SUPPLIED DATA:

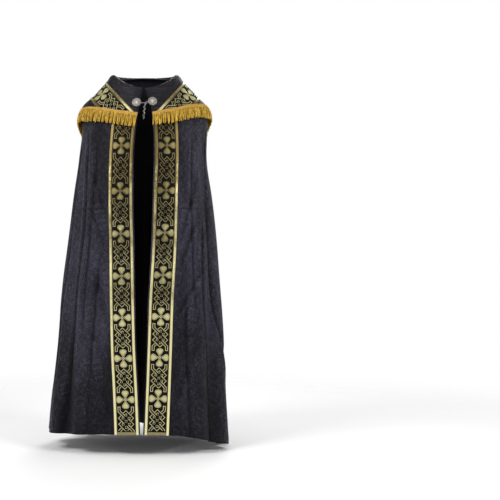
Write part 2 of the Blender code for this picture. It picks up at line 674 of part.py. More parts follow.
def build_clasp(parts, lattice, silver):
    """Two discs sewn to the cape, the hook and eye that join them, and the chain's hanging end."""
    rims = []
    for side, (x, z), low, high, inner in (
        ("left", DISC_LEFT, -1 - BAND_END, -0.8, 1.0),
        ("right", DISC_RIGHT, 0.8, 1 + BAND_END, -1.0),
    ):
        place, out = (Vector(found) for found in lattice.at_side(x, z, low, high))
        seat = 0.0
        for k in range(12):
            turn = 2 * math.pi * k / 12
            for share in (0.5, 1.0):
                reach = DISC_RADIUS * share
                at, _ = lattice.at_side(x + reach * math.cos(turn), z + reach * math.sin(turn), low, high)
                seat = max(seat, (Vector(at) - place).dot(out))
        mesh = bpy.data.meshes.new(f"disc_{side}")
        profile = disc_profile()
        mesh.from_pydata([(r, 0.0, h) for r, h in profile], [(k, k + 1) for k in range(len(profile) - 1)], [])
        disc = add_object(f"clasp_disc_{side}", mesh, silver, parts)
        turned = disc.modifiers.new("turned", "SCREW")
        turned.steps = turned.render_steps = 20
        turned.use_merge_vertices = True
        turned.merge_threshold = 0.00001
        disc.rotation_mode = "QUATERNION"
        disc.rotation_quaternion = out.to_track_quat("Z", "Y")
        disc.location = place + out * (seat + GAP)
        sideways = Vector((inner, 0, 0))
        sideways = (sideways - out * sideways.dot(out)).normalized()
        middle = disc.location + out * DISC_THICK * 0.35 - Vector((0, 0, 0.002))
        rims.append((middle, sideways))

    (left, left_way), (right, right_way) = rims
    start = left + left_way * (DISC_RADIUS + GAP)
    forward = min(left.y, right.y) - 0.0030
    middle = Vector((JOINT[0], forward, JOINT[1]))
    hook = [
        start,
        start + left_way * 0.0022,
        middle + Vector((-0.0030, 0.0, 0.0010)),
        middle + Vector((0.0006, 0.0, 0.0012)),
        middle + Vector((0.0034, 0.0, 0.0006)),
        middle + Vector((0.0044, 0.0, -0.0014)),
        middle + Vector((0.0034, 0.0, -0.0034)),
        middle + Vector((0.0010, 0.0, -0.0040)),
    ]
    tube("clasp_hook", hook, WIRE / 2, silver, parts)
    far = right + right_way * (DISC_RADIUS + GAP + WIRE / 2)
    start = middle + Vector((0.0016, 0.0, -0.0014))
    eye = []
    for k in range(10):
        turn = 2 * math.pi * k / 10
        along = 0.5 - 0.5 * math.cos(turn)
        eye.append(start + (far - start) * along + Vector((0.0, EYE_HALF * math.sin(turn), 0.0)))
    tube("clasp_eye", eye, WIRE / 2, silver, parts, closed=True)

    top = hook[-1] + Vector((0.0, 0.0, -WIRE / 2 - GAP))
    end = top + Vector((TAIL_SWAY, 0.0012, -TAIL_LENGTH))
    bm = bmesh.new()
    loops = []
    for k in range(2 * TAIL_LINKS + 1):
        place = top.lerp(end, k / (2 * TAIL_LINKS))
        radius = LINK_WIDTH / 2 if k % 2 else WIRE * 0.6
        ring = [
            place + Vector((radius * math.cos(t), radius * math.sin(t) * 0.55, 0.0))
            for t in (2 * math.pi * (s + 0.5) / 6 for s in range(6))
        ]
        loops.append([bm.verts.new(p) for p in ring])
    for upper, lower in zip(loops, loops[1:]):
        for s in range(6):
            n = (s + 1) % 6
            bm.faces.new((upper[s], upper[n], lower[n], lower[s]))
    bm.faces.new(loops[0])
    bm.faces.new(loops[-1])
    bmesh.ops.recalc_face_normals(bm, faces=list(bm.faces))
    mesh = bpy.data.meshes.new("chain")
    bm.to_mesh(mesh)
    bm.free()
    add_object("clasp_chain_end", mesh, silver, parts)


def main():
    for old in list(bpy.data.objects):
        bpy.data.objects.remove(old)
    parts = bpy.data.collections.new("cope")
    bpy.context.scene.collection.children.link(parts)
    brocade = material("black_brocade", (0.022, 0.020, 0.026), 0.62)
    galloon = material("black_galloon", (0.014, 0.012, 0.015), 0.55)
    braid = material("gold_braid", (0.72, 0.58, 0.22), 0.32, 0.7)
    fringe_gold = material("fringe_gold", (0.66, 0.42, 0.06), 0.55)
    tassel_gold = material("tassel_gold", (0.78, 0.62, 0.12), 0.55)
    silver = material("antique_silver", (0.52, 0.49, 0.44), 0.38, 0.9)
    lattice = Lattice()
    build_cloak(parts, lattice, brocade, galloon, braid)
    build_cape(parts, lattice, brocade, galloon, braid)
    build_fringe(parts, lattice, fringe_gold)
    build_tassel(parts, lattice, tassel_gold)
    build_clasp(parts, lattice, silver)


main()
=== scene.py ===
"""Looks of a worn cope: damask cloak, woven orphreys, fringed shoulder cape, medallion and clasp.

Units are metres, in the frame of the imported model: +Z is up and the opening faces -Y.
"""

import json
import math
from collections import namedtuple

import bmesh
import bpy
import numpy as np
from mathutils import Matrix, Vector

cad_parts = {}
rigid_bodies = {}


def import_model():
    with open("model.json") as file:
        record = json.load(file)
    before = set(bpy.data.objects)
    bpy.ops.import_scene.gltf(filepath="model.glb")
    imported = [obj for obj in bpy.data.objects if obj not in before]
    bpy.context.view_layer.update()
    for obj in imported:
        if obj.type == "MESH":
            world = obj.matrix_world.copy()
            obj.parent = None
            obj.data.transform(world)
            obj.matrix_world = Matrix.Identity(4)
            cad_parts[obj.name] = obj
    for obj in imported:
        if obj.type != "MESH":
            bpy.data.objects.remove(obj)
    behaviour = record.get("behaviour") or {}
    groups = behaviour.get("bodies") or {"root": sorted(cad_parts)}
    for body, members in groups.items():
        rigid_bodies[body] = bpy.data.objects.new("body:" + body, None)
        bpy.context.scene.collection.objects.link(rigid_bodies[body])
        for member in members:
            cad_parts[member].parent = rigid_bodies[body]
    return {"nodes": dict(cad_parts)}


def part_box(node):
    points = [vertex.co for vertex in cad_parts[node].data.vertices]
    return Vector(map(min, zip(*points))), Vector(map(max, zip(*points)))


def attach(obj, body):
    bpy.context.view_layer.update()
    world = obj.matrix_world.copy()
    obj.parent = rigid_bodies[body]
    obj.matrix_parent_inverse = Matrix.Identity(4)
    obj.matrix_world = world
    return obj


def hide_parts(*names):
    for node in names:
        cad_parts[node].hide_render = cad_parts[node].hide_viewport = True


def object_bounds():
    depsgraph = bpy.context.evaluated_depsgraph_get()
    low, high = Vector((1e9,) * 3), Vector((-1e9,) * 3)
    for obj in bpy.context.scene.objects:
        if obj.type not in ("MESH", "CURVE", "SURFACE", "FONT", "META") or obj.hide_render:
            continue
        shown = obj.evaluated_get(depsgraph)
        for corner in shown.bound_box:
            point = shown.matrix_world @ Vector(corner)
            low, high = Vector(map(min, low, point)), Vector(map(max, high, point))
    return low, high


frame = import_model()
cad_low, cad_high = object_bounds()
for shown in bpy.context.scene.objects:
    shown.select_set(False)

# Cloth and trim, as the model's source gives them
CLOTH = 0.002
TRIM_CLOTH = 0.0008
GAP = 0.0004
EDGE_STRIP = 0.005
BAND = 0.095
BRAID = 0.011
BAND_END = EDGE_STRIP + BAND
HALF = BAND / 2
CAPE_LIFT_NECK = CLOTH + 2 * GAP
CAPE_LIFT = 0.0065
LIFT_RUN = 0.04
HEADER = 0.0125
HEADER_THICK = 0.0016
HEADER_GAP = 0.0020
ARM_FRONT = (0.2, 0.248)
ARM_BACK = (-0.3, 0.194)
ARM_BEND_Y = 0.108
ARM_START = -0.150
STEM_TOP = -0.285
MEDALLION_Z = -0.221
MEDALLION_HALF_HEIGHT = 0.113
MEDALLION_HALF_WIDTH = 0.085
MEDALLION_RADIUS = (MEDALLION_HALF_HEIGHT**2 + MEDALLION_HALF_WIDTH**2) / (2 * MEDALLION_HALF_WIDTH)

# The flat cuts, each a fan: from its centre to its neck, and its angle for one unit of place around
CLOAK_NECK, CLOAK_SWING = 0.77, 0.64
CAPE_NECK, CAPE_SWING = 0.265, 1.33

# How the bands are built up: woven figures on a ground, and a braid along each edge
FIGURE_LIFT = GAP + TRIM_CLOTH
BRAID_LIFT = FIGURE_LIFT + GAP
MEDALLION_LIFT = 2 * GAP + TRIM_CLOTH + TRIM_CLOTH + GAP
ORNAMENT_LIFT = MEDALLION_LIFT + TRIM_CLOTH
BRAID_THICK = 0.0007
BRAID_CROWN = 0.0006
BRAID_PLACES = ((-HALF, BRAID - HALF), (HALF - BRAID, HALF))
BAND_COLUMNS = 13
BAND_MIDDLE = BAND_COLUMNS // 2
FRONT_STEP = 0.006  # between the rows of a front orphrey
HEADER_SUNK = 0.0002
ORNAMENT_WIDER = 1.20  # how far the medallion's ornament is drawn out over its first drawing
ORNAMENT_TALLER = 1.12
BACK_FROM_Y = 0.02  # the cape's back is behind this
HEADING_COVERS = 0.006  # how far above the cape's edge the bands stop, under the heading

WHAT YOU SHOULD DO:
Gather all lines from the listing above in which "True" occurs.

ANSWER TO THE EXERCISE:
        turned.use_merge_vertices = True
    tube("clasp_eye", eye, WIRE / 2, silver, parts, closed=True)
        cad_parts[node].hide_render = cad_parts[node].hide_viewport = True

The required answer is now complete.